» What is being asked
The first line to copy is the one with "cad_parts[node].hide_render = cad_parts[node].hide_viewport"; the last is the one with "low, high = Vector((1e9,)". Copy each line in that range exactly, leaving out all others.

» Data provided
========
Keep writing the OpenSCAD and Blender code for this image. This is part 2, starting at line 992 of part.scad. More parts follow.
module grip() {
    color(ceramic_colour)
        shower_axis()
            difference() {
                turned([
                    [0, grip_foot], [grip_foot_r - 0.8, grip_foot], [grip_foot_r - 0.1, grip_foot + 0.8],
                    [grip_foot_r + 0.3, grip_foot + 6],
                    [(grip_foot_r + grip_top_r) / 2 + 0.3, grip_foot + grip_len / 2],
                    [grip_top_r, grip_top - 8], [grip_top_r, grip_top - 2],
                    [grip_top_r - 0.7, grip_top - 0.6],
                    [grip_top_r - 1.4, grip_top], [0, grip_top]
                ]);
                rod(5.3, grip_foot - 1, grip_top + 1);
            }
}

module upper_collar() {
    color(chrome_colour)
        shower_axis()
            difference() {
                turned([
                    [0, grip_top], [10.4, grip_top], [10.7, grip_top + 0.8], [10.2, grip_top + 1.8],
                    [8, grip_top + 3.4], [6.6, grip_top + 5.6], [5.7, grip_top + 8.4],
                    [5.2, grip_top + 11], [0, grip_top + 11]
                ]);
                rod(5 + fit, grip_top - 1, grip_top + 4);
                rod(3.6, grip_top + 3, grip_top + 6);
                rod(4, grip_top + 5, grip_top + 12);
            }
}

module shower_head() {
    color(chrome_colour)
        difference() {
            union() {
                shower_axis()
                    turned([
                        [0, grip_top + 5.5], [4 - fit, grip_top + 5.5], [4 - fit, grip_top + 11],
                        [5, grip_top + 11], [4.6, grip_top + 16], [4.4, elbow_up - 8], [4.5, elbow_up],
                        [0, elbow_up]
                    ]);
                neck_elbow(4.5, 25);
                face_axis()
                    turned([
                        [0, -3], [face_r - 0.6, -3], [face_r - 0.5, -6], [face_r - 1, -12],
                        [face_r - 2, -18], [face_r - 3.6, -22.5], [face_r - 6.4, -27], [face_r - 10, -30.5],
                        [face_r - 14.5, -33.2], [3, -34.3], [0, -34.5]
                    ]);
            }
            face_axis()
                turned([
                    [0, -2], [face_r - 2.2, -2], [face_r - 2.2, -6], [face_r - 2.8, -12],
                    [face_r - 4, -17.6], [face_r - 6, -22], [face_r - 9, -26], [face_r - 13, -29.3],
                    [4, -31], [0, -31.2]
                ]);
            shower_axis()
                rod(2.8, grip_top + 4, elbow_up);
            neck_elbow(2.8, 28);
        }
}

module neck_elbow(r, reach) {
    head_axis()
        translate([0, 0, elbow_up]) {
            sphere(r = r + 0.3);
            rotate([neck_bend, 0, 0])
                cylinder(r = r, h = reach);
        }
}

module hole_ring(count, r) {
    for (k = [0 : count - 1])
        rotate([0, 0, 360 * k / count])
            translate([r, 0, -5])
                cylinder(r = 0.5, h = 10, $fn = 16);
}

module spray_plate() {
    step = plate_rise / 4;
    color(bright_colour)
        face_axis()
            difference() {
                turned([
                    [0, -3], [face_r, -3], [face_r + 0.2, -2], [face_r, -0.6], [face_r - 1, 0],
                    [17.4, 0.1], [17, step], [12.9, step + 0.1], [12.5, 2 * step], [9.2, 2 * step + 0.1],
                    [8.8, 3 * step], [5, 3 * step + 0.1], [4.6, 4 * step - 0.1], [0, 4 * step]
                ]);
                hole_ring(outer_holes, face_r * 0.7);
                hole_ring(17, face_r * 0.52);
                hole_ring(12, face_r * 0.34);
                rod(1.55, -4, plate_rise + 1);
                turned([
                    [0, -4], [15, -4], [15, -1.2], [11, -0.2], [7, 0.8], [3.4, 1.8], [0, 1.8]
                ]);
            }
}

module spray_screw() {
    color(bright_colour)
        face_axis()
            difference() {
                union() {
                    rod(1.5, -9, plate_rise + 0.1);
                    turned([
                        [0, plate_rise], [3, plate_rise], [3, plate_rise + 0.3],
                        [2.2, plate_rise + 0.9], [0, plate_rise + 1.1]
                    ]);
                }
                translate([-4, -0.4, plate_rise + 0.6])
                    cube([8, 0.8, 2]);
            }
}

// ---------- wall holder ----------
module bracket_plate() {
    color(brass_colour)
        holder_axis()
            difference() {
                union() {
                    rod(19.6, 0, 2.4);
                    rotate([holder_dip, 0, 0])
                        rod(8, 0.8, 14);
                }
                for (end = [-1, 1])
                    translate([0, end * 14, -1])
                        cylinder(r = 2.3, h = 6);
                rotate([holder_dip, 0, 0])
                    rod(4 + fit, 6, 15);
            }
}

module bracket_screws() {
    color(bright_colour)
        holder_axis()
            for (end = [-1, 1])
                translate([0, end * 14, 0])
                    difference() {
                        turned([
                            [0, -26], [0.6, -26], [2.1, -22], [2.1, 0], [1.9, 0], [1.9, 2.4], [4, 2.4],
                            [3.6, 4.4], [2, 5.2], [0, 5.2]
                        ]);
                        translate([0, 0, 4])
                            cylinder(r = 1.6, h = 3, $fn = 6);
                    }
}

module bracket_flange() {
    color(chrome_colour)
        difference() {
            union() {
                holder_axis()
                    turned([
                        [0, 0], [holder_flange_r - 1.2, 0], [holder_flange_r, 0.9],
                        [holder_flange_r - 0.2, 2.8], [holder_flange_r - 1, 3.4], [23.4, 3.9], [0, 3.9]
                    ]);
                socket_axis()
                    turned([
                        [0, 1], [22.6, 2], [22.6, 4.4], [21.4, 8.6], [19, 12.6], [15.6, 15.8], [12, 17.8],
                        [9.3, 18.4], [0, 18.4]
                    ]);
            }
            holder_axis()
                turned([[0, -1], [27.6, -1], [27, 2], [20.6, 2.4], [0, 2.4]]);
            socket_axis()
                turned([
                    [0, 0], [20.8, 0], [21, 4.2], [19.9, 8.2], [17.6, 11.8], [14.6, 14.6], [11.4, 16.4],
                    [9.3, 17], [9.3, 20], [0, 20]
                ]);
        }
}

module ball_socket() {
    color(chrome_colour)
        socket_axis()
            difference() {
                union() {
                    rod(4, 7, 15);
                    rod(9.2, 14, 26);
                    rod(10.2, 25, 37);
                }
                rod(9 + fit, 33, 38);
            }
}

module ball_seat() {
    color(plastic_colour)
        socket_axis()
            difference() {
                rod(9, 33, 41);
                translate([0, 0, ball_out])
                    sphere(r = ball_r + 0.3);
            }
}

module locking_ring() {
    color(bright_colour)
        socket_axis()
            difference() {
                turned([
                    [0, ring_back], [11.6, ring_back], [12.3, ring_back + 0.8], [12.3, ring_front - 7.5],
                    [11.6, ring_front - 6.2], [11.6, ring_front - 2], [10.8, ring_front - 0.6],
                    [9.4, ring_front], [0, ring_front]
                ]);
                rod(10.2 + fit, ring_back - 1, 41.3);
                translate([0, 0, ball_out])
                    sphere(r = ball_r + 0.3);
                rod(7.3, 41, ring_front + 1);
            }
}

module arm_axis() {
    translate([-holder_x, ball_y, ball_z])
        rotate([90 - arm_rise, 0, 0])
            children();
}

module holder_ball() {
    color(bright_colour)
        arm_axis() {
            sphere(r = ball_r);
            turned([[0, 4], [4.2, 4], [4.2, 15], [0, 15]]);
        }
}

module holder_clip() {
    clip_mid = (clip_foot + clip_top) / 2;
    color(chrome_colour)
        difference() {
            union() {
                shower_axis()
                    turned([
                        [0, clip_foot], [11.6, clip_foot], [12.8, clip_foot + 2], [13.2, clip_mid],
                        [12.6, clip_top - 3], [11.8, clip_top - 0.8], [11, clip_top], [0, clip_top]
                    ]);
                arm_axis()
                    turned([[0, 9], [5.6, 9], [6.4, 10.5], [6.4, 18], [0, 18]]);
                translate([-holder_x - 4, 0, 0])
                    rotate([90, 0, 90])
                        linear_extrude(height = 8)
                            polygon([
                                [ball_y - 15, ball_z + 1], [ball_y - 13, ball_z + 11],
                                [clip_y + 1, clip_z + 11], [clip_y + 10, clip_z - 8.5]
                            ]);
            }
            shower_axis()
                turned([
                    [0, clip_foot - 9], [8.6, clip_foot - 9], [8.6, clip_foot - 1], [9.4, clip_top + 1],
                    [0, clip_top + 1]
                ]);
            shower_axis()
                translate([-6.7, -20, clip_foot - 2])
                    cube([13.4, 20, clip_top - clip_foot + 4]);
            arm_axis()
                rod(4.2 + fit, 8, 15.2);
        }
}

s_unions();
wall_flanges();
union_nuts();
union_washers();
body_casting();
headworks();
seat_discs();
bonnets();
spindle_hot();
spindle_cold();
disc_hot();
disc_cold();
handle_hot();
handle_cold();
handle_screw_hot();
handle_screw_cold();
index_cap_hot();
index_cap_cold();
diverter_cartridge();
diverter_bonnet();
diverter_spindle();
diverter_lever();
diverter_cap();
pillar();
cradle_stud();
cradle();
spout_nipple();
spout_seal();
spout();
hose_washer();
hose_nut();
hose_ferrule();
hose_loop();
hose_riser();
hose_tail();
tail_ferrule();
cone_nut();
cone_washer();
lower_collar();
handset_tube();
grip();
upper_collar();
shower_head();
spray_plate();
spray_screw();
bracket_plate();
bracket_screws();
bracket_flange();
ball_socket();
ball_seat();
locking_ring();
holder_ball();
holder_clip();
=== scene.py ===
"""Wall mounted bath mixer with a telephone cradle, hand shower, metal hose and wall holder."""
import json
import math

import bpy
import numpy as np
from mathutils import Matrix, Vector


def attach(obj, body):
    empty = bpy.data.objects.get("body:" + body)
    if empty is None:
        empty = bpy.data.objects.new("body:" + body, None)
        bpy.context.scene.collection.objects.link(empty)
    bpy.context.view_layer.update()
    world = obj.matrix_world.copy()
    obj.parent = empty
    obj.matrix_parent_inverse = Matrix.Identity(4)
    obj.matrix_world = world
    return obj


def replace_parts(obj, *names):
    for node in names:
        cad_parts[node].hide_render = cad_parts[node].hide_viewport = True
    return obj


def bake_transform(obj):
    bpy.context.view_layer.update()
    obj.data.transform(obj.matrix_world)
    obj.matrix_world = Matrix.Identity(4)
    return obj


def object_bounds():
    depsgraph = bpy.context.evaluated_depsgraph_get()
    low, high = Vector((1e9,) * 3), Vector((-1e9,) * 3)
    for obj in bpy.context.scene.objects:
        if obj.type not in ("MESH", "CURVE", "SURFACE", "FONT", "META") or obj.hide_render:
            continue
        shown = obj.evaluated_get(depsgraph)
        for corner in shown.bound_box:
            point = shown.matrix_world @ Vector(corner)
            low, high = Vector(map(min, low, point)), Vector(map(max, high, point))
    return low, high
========
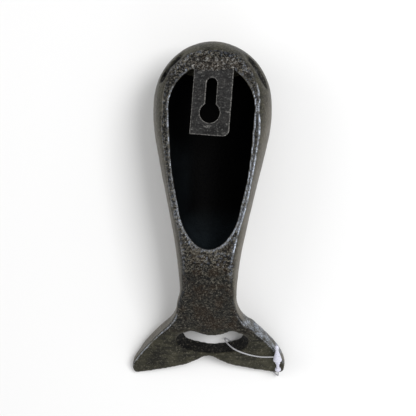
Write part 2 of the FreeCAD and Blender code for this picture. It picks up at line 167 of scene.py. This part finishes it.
========
» Result of the exercise
        cad_parts[node].hide_render = cad_parts[node].hide_viewport = True
    return obj


def bake_transform(obj):
    bpy.context.view_layer.update()
    obj.data.transform(obj.matrix_world)
    obj.matrix_world = Matrix.Identity(4)
    return obj


def object_bounds():
    depsgraph = bpy.context.evaluated_depsgraph_get()
    low, high = Vector((1e9,) * 3), Vector((-1e9,) * 3)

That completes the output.